From the entries that follow, list every line in which the string "bodies" appears.

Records

===

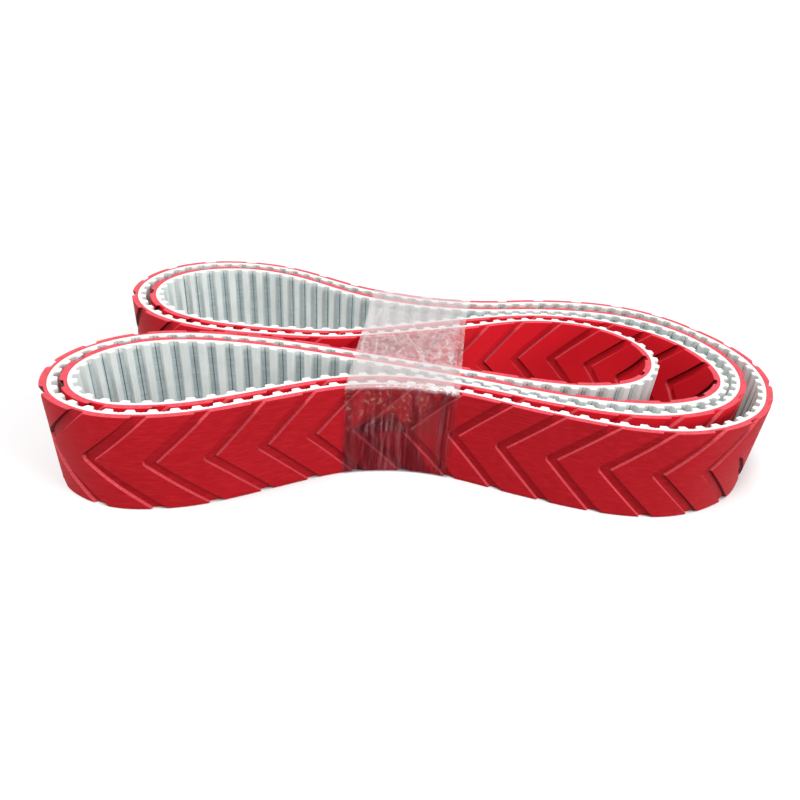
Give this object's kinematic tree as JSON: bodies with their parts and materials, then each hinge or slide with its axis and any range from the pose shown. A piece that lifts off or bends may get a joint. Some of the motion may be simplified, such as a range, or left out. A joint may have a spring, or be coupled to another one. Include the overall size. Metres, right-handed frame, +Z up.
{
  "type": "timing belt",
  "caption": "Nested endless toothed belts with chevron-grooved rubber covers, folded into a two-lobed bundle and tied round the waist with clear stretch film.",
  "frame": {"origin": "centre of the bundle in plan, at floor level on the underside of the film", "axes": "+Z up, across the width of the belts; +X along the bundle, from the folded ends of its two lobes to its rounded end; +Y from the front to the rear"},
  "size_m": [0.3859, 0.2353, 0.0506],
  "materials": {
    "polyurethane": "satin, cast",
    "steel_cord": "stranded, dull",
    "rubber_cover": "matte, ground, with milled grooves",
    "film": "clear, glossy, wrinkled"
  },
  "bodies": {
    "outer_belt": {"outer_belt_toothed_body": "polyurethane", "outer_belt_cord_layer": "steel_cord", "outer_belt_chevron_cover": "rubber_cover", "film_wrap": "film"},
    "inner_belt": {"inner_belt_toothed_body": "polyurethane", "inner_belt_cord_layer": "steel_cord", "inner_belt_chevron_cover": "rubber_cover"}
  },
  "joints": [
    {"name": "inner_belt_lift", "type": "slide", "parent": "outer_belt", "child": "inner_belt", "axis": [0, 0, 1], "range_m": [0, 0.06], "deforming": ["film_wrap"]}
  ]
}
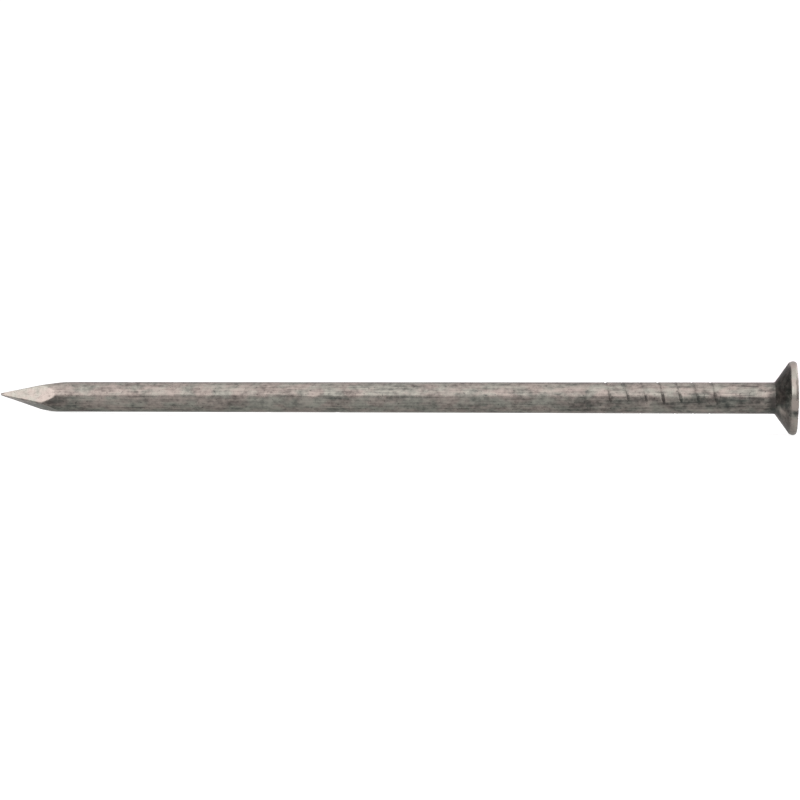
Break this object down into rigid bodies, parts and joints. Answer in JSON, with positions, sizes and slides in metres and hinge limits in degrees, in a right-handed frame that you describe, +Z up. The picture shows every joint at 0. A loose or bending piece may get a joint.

===

Solved problem —
Give this object's kinematic tree as JSON: bodies with their parts and materials, then each hinge or slide with its axis and any range from the pose shown. A piece that lifts off or bends may get a joint. Some of the motion may be simplified, such as a range, or left out. A joint may have a spring, or be coupled to another one. Include the overall size. Metres, right-handed frame, +Z up.
  "bodies": {
Break this object down into rigid bodies, parts and joints. Answer in JSON, with positions, sizes and slides in metres and hinge limits in degrees, in a right-handed frame that you describe, +Z up. The picture shows every joint at 0. A loose or bending piece may get a joint.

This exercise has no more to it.